DESCRIPTION OF THE TASK:
Search the listing below for "loose". Copy each matching line.

(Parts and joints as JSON)
_ _ _ _ _ _ _

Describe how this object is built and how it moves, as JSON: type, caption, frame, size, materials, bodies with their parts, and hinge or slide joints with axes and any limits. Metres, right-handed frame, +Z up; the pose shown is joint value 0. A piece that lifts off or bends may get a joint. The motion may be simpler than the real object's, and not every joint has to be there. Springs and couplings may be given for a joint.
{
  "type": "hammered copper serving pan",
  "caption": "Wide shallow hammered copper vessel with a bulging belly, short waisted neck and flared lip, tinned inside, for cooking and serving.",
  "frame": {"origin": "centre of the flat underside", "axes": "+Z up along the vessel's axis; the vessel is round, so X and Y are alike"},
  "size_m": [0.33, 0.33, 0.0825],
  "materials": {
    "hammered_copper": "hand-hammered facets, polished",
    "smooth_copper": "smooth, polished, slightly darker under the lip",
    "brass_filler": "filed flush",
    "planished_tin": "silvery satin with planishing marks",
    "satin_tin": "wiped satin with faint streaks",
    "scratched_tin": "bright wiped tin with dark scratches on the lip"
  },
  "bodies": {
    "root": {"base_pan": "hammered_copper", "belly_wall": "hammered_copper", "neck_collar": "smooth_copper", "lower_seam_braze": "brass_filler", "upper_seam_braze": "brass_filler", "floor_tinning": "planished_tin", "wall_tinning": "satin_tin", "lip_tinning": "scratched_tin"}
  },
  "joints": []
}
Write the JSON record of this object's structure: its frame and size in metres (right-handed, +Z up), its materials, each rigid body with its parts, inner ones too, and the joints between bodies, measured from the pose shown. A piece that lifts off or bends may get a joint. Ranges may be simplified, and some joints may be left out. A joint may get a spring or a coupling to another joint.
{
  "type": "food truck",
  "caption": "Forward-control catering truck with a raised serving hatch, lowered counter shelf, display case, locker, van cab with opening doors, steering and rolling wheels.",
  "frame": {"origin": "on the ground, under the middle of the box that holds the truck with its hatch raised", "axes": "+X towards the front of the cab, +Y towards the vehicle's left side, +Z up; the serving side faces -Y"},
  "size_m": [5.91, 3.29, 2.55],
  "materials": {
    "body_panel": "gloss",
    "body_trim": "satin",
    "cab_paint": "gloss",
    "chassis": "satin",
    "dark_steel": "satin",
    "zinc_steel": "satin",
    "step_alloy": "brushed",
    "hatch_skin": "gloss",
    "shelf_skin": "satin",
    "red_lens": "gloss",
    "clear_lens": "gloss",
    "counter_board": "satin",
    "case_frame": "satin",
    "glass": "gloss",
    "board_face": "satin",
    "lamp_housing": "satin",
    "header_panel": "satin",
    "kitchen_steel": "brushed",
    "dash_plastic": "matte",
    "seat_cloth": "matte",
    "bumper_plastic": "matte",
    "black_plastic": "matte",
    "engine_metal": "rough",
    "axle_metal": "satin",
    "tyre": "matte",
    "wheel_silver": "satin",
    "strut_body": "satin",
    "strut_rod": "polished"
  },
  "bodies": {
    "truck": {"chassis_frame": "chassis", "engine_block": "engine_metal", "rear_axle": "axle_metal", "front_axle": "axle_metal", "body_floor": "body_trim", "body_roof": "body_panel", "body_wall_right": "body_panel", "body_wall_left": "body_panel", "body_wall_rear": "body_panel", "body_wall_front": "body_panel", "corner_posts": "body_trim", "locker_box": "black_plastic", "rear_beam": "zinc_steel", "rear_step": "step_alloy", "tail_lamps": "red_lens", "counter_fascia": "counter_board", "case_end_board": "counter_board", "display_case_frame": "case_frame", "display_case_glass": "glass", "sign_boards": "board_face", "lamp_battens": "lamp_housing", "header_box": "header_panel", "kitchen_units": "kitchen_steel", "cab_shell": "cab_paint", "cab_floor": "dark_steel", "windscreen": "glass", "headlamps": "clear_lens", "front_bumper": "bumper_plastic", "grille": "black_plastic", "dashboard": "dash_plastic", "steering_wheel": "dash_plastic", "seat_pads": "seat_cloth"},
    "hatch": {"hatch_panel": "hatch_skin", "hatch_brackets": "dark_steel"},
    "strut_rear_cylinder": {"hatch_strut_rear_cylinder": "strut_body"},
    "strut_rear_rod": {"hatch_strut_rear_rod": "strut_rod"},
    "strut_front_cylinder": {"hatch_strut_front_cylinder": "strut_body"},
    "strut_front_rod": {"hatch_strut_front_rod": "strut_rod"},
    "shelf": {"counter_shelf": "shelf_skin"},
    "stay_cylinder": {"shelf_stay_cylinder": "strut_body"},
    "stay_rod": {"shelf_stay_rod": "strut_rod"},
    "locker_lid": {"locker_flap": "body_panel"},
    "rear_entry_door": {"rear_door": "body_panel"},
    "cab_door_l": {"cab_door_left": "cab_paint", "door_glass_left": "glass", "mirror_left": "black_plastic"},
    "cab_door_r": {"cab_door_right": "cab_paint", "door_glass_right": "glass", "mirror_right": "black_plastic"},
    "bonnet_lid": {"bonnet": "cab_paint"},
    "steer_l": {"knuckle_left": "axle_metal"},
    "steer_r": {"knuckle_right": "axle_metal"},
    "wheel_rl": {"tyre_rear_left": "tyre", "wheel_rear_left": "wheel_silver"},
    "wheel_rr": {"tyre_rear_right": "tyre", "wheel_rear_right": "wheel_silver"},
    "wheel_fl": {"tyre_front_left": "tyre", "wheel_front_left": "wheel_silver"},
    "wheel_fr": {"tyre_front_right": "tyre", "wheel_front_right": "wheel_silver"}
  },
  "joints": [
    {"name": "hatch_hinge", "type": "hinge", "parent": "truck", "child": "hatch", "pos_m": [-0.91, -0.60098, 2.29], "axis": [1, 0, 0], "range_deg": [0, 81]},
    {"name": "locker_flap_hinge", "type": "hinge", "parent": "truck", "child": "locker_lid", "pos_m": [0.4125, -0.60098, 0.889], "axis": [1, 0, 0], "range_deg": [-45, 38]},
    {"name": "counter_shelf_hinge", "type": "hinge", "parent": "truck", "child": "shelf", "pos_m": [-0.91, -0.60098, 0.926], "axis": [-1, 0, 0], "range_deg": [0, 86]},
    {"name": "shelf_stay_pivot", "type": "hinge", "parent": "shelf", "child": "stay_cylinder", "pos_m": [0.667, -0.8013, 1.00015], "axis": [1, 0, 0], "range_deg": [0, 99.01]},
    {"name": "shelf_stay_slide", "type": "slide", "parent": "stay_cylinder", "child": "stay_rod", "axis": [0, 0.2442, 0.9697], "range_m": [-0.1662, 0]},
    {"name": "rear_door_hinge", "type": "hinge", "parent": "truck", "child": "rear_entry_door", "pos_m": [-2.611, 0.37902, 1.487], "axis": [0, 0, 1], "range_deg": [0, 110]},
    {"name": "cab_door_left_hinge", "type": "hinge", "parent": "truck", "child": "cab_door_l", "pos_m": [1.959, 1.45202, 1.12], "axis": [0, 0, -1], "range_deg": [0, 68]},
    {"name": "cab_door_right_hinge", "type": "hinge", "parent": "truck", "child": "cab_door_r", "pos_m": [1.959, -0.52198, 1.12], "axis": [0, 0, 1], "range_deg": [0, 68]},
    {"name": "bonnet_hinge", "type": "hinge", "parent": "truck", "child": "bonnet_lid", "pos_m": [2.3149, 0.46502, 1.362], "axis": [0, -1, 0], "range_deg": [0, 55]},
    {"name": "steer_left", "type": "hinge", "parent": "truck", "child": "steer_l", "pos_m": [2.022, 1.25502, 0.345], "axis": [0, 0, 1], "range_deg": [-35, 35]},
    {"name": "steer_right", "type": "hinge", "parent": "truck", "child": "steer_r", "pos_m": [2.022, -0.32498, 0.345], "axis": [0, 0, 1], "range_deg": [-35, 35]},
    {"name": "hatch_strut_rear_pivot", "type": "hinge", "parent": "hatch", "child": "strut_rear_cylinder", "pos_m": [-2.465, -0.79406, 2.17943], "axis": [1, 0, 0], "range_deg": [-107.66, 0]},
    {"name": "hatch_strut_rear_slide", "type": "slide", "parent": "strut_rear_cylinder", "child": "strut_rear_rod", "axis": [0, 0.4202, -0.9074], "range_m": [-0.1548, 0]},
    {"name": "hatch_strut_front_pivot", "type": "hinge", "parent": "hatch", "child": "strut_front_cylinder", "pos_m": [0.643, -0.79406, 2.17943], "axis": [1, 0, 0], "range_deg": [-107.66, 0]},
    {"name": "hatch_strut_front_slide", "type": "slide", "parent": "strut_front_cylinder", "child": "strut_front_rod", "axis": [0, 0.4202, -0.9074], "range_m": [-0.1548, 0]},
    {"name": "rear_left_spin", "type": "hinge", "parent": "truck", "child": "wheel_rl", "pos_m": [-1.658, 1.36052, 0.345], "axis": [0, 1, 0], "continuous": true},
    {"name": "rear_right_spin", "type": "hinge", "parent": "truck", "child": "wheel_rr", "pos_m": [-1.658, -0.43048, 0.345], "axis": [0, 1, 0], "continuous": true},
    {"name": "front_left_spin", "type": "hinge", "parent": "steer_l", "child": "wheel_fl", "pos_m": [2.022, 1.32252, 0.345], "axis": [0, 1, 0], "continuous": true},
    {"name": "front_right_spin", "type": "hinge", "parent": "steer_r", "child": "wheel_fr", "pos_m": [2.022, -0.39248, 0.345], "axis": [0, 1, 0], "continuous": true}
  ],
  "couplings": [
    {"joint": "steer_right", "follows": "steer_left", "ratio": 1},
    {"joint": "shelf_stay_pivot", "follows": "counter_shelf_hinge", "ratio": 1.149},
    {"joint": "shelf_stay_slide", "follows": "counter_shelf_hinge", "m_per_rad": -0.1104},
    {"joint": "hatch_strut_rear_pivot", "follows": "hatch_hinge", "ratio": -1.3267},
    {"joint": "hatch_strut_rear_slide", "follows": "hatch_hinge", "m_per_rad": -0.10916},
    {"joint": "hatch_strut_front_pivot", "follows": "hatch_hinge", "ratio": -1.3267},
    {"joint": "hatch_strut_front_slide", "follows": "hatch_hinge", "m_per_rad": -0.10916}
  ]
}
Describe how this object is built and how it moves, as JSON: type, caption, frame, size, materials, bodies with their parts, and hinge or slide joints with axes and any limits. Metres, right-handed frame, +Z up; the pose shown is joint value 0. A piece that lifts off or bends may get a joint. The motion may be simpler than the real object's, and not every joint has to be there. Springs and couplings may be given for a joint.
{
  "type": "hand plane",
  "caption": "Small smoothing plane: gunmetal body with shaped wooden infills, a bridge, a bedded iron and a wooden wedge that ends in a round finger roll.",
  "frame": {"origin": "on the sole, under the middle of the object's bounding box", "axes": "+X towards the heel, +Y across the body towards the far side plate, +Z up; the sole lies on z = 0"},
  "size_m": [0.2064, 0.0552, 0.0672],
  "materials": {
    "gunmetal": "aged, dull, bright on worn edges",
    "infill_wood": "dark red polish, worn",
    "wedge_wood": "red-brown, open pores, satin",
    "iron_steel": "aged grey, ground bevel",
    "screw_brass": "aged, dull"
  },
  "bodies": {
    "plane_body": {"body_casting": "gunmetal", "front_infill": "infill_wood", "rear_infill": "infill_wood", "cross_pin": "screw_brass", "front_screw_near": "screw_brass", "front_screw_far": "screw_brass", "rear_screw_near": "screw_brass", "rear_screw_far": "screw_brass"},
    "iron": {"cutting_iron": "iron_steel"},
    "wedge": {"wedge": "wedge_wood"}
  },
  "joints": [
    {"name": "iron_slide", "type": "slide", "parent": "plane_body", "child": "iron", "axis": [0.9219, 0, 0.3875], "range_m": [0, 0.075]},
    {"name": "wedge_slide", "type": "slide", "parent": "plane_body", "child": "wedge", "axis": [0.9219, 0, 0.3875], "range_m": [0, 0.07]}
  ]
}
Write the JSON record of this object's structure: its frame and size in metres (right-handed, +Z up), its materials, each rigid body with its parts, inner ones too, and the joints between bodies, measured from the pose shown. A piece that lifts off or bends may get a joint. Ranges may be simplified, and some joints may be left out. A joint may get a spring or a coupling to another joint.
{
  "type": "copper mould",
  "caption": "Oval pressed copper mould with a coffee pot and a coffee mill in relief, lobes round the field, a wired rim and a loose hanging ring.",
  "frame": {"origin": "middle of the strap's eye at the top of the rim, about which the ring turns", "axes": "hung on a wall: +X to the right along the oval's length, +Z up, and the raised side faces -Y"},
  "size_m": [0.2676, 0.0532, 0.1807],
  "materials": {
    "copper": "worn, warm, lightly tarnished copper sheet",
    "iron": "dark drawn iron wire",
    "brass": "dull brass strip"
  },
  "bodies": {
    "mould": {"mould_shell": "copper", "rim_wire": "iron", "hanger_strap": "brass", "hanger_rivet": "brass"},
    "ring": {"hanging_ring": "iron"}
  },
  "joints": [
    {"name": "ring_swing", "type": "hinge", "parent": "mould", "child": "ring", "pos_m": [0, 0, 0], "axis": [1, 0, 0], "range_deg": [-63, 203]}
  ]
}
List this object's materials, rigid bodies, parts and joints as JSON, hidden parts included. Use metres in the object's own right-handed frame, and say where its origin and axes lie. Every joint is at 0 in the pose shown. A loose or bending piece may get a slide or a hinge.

_ _ _ _ _ _ _

RESULT FOR THIS TASK:
  "caption": "Oval pressed copper mould with a coffee pot and a coffee mill in relief, lobes round the field, a wired rim and a loose hanging ring.",
List this object's materials, rigid bodies, parts and joints as JSON, hidden parts included. Use metres in the object's own right-handed frame, and say where its origin and axes lie. Every joint is at 0 in the pose shown. A loose or bending piece may get a slide or a hinge.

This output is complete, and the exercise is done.